DJ Hyde has a good deal of personal experience with Batista as well, having worked with him in the ring a number of times some years ago.

"I've wrestled Dave a lot over the years," DJ Hyde shared. He was taught his philosophy by the Wild Samoans. He learned the same as I did?That when the people don't believe in what you're doing, you're done."

In his September 2014 interview on Talk is Jericho, Batista articulated these sentiments, noting that he didn't make the transition to WWE's "PG Era" with ease. He acknowledged blading himself in his 2008 steel cage match against Chris Jericho, in defiance of orders from the very top of WWE that intentional bloodletting was not permitted in the company's productions.

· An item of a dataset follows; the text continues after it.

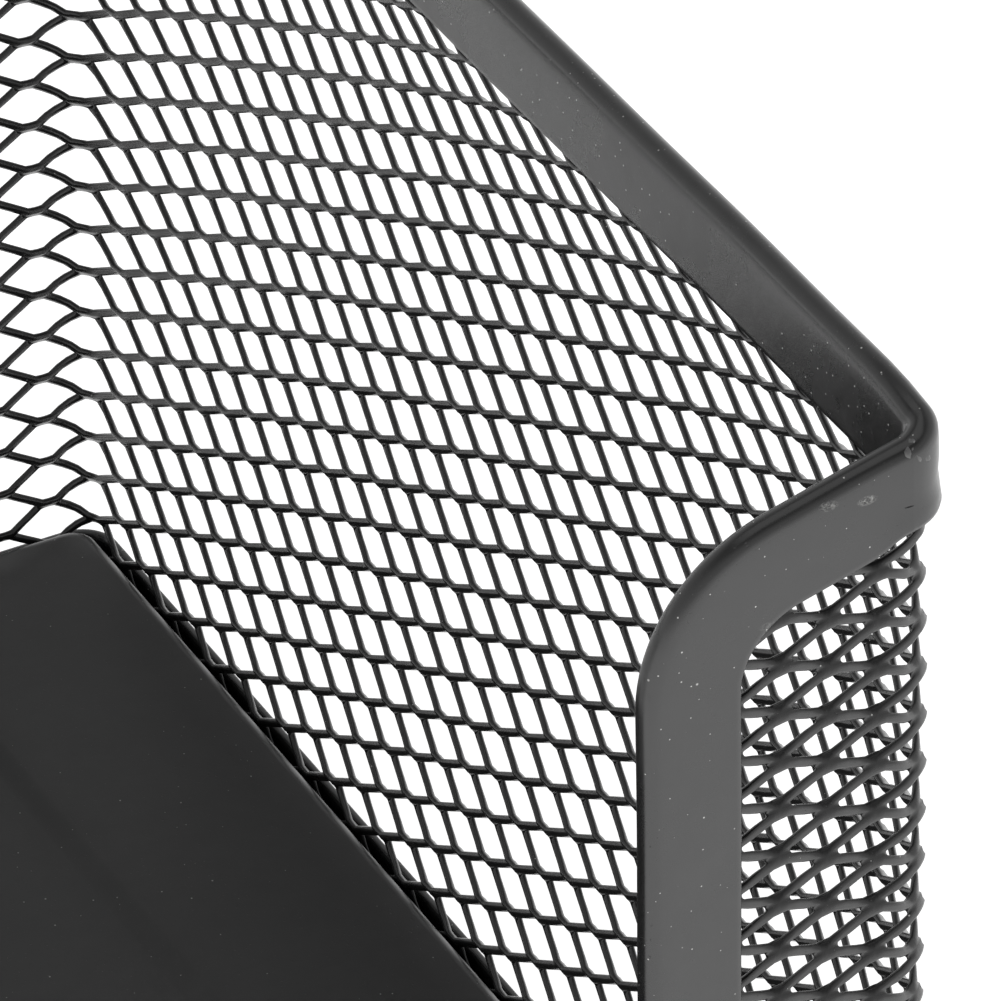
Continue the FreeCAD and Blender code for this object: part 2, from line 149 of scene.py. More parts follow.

"This was a point where we weren't shedding blood any more," Batista recalled. "We were PG and that didn't make any sense to me. I just didn't want to hear that, especially when there's a title match involved."

Although Batista's 2014 return to WWE fell flat compared to the approval he received from fans beginning with his first heavyweight title reign, his rivalry with Triple H, including (and perhaps especially) their Hell in a Cell match, earned him a good deal of respect from wrestling fans.

"Triple H and Batista took it to another level as far as the brutality in that match," said Hyde. "When I look at it as a wrestler, I think you have to play to your strengths. These guys aren't going to do flips for fly around. They're not Mick Foley, either. They're two big, bad guys. Everything they did had to be painful in order to tell their story. It had to mean something."

Although WWE has largely shunned the kind of hardcore imagery that dominates the landscape in this particular match, the company also retains it in their cannon of great contests. Not only is the match available via the WWE Network; WWE also included the bout in at least two major DVD retrospectives: the 2008 Hell in a Cell collection and the 2009 release Batista: I Walk Alone.